Requirement ▸
Copy out the entries below in full and exactly.

Data to use ▸

###

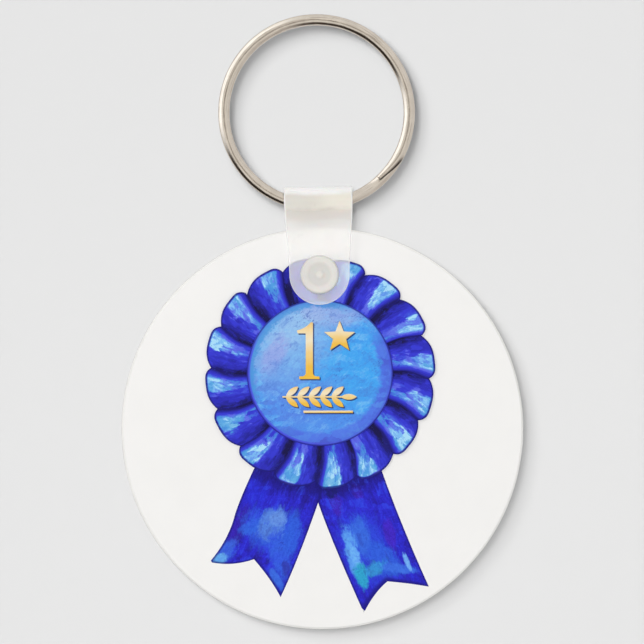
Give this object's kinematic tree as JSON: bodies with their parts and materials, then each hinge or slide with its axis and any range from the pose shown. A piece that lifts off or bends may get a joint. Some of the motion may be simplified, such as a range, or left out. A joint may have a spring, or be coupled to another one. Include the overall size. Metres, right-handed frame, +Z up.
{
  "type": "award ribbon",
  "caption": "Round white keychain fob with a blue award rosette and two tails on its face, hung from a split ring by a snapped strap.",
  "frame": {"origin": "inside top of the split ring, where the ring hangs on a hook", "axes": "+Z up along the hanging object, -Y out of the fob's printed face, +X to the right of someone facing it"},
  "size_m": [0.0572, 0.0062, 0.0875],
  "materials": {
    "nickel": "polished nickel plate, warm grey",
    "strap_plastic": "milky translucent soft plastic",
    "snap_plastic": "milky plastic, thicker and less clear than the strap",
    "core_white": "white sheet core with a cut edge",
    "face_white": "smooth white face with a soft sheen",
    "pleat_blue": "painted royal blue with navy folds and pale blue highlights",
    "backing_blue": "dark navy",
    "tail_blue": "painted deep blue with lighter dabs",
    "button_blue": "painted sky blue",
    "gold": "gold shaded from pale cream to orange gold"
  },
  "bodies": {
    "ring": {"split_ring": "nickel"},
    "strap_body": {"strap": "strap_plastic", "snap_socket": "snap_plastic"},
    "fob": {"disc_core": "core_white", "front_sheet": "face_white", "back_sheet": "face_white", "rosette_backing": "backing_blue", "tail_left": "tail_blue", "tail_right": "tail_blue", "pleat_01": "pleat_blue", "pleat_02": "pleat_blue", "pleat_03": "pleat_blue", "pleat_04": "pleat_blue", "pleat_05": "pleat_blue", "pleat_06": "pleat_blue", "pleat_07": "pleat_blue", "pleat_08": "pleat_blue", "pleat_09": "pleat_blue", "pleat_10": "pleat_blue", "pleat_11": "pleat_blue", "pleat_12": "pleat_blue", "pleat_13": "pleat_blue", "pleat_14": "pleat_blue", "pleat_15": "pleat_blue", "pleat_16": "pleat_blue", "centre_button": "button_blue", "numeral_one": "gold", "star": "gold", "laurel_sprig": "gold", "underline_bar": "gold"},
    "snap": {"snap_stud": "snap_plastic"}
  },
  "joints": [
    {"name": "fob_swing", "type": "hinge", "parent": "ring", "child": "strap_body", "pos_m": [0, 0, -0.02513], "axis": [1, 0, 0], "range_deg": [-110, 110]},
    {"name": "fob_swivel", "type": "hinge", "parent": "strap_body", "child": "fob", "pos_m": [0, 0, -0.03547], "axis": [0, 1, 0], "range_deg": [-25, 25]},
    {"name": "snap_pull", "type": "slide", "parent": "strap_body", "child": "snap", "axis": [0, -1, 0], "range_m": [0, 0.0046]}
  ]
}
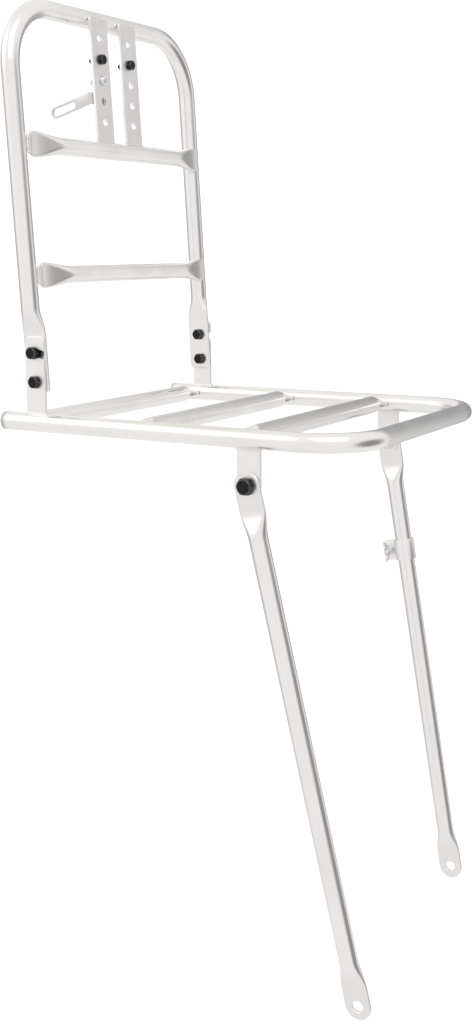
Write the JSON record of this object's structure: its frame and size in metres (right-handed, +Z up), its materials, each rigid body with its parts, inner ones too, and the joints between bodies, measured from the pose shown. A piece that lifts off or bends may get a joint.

###

Completed exercise ▸
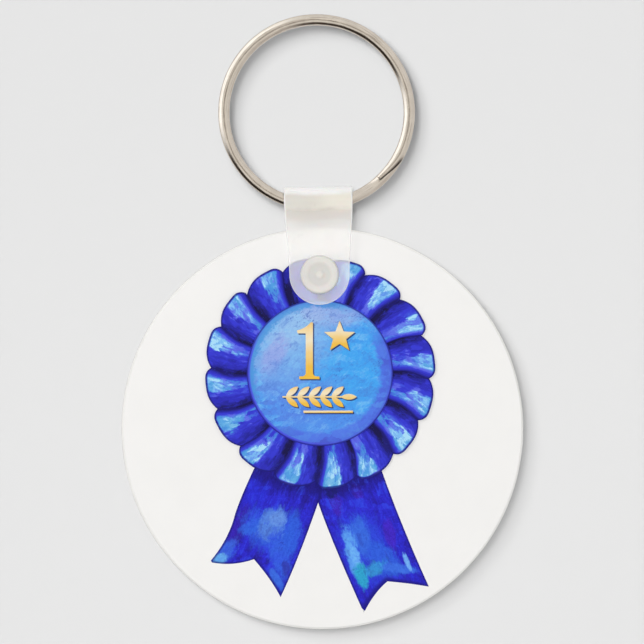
Give this object's kinematic tree as JSON: bodies with their parts and materials, then each hinge or slide with its axis and any range from the pose shown. A piece that lifts off or bends may get a joint. Some of the motion may be simplified, such as a range, or left out. A joint may have a spring, or be coupled to another one. Include the overall size. Metres, right-handed frame, +Z up.
{
  "type": "award ribbon",
  "caption": "Round white keychain fob with a blue award rosette and two tails on its face, hung from a split ring by a snapped strap.",
  "frame": {"origin": "inside top of the split ring, where the ring hangs on a hook", "axes": "+Z up along the hanging object, -Y out of the fob's printed face, +X to the right of someone facing it"},
  "size_m": [0.0572, 0.0062, 0.0875],
  "materials": {
    "nickel": "polished nickel plate, warm grey",
    "strap_plastic": "milky translucent soft plastic",
    "snap_plastic": "milky plastic, thicker and less clear than the strap",
    "core_white": "white sheet core with a cut edge",
    "face_white": "smooth white face with a soft sheen",
    "pleat_blue": "painted royal blue with navy folds and pale blue highlights",
    "backing_blue": "dark navy",
    "tail_blue": "painted deep blue with lighter dabs",
    "button_blue": "painted sky blue",
    "gold": "gold shaded from pale cream to orange gold"
  },
  "bodies": {
    "ring": {"split_ring": "nickel"},
    "strap_body": {"strap": "strap_plastic", "snap_socket": "snap_plastic"},
    "fob": {"disc_core": "core_white", "front_sheet": "face_white", "back_sheet": "face_white", "rosette_backing": "backing_blue", "tail_left": "tail_blue", "tail_right": "tail_blue", "pleat_01": "pleat_blue", "pleat_02": "pleat_blue", "pleat_03": "pleat_blue", "pleat_04": "pleat_blue", "pleat_05": "pleat_blue", "pleat_06": "pleat_blue", "pleat_07": "pleat_blue", "pleat_08": "pleat_blue", "pleat_09": "pleat_blue", "pleat_10": "pleat_blue", "pleat_11": "pleat_blue", "pleat_12": "pleat_blue", "pleat_13": "pleat_blue", "pleat_14": "pleat_blue", "pleat_15": "pleat_blue", "pleat_16": "pleat_blue", "centre_button": "button_blue", "numeral_one": "gold", "star": "gold", "laurel_sprig": "gold", "underline_bar": "gold"},
    "snap": {"snap_stud": "snap_plastic"}
  },
  "joints": [
    {"name": "fob_swing", "type": "hinge", "parent": "ring", "child": "strap_body", "pos_m": [0, 0, -0.02513], "axis": [1, 0, 0], "range_deg": [-110, 110]},
    {"name": "fob_swivel", "type": "hinge", "parent": "strap_body", "child": "fob", "pos_m": [0, 0, -0.03547], "axis": [0, 1, 0], "range_deg": [-25, 25]},
    {"name": "snap_pull", "type": "slide", "parent": "strap_body", "child": "snap", "axis": [0, -1, 0], "range_m": [0, 0.0046]}
  ]
}
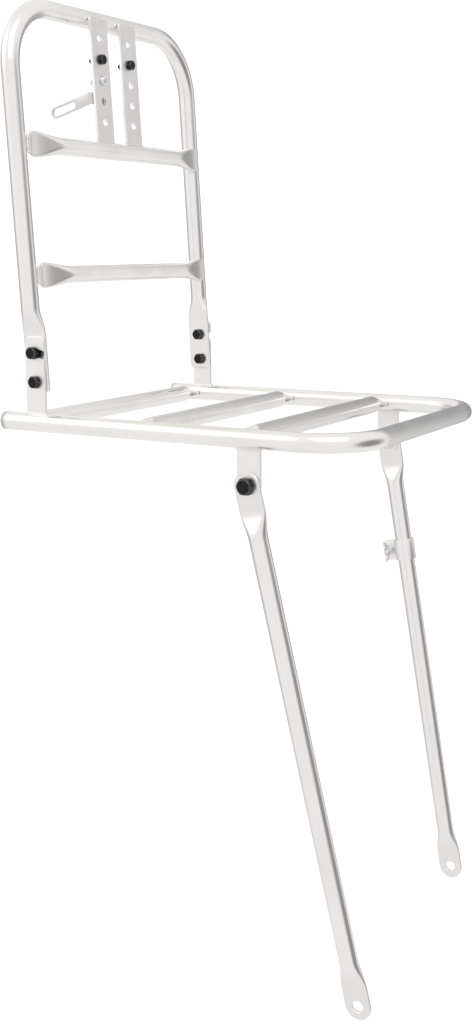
Write the JSON record of this object's structure: its frame and size in metres (right-handed, +Z up), its materials, each rigid body with its parts, inner ones too, and the joints between bodies, measured from the pose shown. A piece that lifts off or bends may get a joint.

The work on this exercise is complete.